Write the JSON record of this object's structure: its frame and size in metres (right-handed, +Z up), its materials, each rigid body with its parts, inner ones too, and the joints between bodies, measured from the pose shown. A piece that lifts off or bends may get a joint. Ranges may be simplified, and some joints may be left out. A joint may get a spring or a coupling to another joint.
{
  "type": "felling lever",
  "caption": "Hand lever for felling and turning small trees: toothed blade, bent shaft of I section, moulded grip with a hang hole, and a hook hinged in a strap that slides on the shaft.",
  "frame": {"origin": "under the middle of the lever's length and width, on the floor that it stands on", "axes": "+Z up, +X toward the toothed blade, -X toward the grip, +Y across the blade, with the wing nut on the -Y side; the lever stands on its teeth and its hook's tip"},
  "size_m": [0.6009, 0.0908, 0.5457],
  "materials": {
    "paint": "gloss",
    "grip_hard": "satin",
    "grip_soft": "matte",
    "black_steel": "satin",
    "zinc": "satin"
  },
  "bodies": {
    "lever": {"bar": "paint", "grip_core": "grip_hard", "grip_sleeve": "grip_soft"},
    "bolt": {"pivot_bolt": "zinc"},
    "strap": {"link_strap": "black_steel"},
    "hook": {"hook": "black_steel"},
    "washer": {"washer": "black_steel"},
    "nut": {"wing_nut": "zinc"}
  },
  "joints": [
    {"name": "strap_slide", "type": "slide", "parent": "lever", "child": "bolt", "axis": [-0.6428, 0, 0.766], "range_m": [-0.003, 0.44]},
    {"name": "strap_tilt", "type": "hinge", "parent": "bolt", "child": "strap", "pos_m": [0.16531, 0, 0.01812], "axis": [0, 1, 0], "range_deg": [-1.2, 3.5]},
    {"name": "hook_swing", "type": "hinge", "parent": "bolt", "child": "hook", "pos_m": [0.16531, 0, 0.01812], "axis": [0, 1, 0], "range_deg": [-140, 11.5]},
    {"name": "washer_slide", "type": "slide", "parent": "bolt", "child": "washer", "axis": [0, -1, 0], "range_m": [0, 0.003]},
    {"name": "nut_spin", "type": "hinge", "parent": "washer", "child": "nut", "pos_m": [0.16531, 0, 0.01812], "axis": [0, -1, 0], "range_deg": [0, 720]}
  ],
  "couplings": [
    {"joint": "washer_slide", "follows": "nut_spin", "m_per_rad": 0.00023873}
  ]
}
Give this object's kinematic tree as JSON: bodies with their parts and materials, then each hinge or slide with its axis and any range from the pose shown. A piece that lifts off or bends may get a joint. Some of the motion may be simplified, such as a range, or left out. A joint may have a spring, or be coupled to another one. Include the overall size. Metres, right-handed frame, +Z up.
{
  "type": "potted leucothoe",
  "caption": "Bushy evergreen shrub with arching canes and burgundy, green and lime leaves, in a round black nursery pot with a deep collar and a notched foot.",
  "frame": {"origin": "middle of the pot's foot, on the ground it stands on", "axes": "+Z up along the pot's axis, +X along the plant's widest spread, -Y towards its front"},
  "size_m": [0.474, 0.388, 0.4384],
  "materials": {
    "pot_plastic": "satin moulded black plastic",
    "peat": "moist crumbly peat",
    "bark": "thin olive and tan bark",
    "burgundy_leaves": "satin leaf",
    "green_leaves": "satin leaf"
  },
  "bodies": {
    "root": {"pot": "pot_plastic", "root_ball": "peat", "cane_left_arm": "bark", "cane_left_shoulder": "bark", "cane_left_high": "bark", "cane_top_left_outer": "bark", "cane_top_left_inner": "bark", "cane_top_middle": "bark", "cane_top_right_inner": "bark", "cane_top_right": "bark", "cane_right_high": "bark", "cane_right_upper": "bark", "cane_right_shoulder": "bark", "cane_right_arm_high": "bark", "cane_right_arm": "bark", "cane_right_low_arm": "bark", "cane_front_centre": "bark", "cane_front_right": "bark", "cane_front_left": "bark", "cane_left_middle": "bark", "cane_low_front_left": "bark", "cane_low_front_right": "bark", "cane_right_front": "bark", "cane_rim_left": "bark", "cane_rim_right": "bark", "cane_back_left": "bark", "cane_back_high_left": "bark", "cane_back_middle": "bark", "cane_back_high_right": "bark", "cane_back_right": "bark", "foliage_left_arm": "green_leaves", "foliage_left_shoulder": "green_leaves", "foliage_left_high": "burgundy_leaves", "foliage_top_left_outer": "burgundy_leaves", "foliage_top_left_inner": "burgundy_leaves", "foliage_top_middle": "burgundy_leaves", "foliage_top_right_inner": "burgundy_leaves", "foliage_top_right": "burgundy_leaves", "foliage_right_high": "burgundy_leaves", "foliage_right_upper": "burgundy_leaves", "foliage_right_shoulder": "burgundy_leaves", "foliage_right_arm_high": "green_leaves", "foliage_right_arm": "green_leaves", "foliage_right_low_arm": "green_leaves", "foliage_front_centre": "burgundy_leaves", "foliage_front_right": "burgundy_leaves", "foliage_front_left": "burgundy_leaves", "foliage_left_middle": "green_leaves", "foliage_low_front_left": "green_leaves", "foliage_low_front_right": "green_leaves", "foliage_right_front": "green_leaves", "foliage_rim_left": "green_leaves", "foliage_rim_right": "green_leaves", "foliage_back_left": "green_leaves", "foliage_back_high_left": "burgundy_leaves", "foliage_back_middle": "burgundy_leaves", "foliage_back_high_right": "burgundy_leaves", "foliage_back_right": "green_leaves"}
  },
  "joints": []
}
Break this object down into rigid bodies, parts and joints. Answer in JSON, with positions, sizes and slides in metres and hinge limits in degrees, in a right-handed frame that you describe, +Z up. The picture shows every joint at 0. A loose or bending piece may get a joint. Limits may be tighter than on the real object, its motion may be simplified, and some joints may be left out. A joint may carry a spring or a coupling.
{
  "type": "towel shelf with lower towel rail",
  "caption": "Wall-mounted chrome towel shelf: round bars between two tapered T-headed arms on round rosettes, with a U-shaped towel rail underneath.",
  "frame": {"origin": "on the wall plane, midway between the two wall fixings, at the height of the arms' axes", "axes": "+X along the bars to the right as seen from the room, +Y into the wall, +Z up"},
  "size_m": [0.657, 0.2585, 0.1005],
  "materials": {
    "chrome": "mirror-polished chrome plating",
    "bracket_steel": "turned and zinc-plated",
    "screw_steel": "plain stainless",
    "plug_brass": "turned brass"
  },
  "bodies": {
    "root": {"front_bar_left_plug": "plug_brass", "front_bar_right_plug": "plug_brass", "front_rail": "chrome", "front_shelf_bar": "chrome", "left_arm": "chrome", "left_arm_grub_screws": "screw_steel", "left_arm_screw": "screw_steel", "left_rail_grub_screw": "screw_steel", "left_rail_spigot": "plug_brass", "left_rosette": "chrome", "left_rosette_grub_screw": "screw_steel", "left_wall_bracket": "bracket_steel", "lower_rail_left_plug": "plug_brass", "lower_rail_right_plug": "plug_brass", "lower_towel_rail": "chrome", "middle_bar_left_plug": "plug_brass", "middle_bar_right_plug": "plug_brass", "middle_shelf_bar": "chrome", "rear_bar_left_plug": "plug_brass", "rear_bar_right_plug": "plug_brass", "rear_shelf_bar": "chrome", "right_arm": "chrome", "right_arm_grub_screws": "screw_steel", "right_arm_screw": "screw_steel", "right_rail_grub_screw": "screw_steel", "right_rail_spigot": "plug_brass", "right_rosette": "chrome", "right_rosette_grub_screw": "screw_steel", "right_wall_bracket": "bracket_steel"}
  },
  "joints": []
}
========
- _What this task involves_: Retype all of the material, keeping each line exact.

- _The completed task_:
Write the JSON record of this object's structure: its frame and size in metres (right-handed, +Z up), its materials, each rigid body with its parts, inner ones too, and the joints between bodies, measured from the pose shown. A piece that lifts off or bends may get a joint. Ranges may be simplified, and some joints may be left out. A joint may get a spring or a coupling to another joint.
{
  "type": "felling lever",
  "caption": "Hand lever for felling and turning small trees: toothed blade, bent shaft of I section, moulded grip with a hang hole, and a hook hinged in a strap that slides on the shaft.",
  "frame": {"origin": "under the middle of the lever's length and width, on the floor that it stands on", "axes": "+Z up, +X toward the toothed blade, -X toward the grip, +Y across the blade, with the wing nut on the -Y side; the lever stands on its teeth and its hook's tip"},
  "size_m": [0.6009, 0.0908, 0.5457],
  "materials": {
    "paint": "gloss",
    "grip_hard": "satin",
    "grip_soft": "matte",
    "black_steel": "satin",
    "zinc": "satin"
  },
  "bodies": {
    "lever": {"bar": "paint", "grip_core": "grip_hard", "grip_sleeve": "grip_soft"},
    "bolt": {"pivot_bolt": "zinc"},
    "strap": {"link_strap": "black_steel"},
    "hook": {"hook": "black_steel"},
    "washer": {"washer": "black_steel"},
    "nut": {"wing_nut": "zinc"}
  },
  "joints": [
    {"name": "strap_slide", "type": "slide", "parent": "lever", "child": "bolt", "axis": [-0.6428, 0, 0.766], "range_m": [-0.003, 0.44]},
    {"name": "strap_tilt", "type": "hinge", "parent": "bolt", "child": "strap", "pos_m": [0.16531, 0, 0.01812], "axis": [0, 1, 0], "range_deg": [-1.2, 3.5]},
    {"name": "hook_swing", "type": "hinge", "parent": "bolt", "child": "hook", "pos_m": [0.16531, 0, 0.01812], "axis": [0, 1, 0], "range_deg": [-140, 11.5]},
    {"name": "washer_slide", "type": "slide", "parent": "bolt", "child": "washer", "axis": [0, -1, 0], "range_m": [0, 0.003]},
    {"name": "nut_spin", "type": "hinge", "parent": "washer", "child": "nut", "pos_m": [0.16531, 0, 0.01812], "axis": [0, -1, 0], "range_deg": [0, 720]}
  ],
  "couplings": [
    {"joint": "washer_slide", "follows": "nut_spin", "m_per_rad": 0.00023873}
  ]
}
Give this object's kinematic tree as JSON: bodies with their parts and materials, then each hinge or slide with its axis and any range from the pose shown. A piece that lifts off or bends may get a joint. Some of the motion may be simplified, such as a range, or left out. A joint may have a spring, or be coupled to another one. Include the overall size. Metres, right-handed frame, +Z up.
{
  "type": "potted leucothoe",
  "caption": "Bushy evergreen shrub with arching canes and burgundy, green and lime leaves, in a round black nursery pot with a deep collar and a notched foot.",
  "frame": {"origin": "middle of the pot's foot, on the ground it stands on", "axes": "+Z up along the pot's axis, +X along the plant's widest spread, -Y towards its front"},
  "size_m": [0.474, 0.388, 0.4384],
  "materials": {
    "pot_plastic": "satin moulded black plastic",
    "peat": "moist crumbly peat",
    "bark": "thin olive and tan bark",
    "burgundy_leaves": "satin leaf",
    "green_leaves": "satin leaf"
  },
  "bodies": {
    "root": {"pot": "pot_plastic", "root_ball": "peat", "cane_left_arm": "bark", "cane_left_shoulder": "bark", "cane_left_high": "bark", "cane_top_left_outer": "bark", "cane_top_left_inner": "bark", "cane_top_middle": "bark", "cane_top_right_inner": "bark", "cane_top_right": "bark", "cane_right_high": "bark", "cane_right_upper": "bark", "cane_right_shoulder": "bark", "cane_right_arm_high": "bark", "cane_right_arm": "bark", "cane_right_low_arm": "bark", "cane_front_centre": "bark", "cane_front_right": "bark", "cane_front_left": "bark", "cane_left_middle": "bark", "cane_low_front_left": "bark", "cane_low_front_right": "bark", "cane_right_front": "bark", "cane_rim_left": "bark", "cane_rim_right": "bark", "cane_back_left": "bark", "cane_back_high_left": "bark", "cane_back_middle": "bark", "cane_back_high_right": "bark", "cane_back_right": "bark", "foliage_left_arm": "green_leaves", "foliage_left_shoulder": "green_leaves", "foliage_left_high": "burgundy_leaves", "foliage_top_left_outer": "burgundy_leaves", "foliage_top_left_inner": "burgundy_leaves", "foliage_top_middle": "burgundy_leaves", "foliage_top_right_inner": "burgundy_leaves", "foliage_top_right": "burgundy_leaves", "foliage_right_high": "burgundy_leaves", "foliage_right_upper": "burgundy_leaves", "foliage_right_shoulder": "burgundy_leaves", "foliage_right_arm_high": "green_leaves", "foliage_right_arm": "green_leaves", "foliage_right_low_arm": "green_leaves", "foliage_front_centre": "burgundy_leaves", "foliage_front_right": "burgundy_leaves", "foliage_front_left": "burgundy_leaves", "foliage_left_middle": "green_leaves", "foliage_low_front_left": "green_leaves", "foliage_low_front_right": "green_leaves", "foliage_right_front": "green_leaves", "foliage_rim_left": "green_leaves", "foliage_rim_right": "green_leaves", "foliage_back_left": "green_leaves", "foliage_back_high_left": "burgundy_leaves", "foliage_back_middle": "burgundy_leaves", "foliage_back_high_right": "burgundy_leaves", "foliage_back_right": "green_leaves"}
  },
  "joints": []
}
Break this object down into rigid bodies, parts and joints. Answer in JSON, with positions, sizes and slides in metres and hinge limits in degrees, in a right-handed frame that you describe, +Z up. The picture shows every joint at 0. A loose or bending piece may get a joint. Limits may be tighter than on the real object, its motion may be simplified, and some joints may be left out. A joint may carry a spring or a coupling.
{
  "type": "towel shelf with lower towel rail",
  "caption": "Wall-mounted chrome towel shelf: round bars between two tapered T-headed arms on round rosettes, with a U-shaped towel rail underneath.",
  "frame": {"origin": "on the wall plane, midway between the two wall fixings, at the height of the arms' axes", "axes": "+X along the bars to the right as seen from the room, +Y into the wall, +Z up"},
  "size_m": [0.657, 0.2585, 0.1005],
  "materials": {
    "chrome": "mirror-polished chrome plating",
    "bracket_steel": "turned and zinc-plated",
    "screw_steel": "plain stainless",
    "plug_brass": "turned brass"
  },
  "bodies": {
    "root": {"front_bar_left_plug": "plug_brass", "front_bar_right_plug": "plug_brass", "front_rail": "chrome", "front_shelf_bar": "chrome", "left_arm": "chrome", "left_arm_grub_screws": "screw_steel", "left_arm_screw": "screw_steel", "left_rail_grub_screw": "screw_steel", "left_rail_spigot": "plug_brass", "left_rosette": "chrome", "left_rosette_grub_screw": "screw_steel", "left_wall_bracket": "bracket_steel", "lower_rail_left_plug": "plug_brass", "lower_rail_right_plug": "plug_brass", "lower_towel_rail": "chrome", "middle_bar_left_plug": "plug_brass", "middle_bar_right_plug": "plug_brass", "middle_shelf_bar": "chrome", "rear_bar_left_plug": "plug_brass", "rear_bar_right_plug": "plug_brass", "rear_shelf_bar": "chrome", "right_arm": "chrome", "right_arm_grub_screws": "screw_steel", "right_arm_screw": "screw_steel", "right_rail_grub_screw": "screw_steel", "right_rail_spigot": "plug_brass", "right_rosette": "chrome", "right_rosette_grub_screw": "screw_steel", "right_wall_bracket": "bracket_steel"}
  },
  "joints": []
}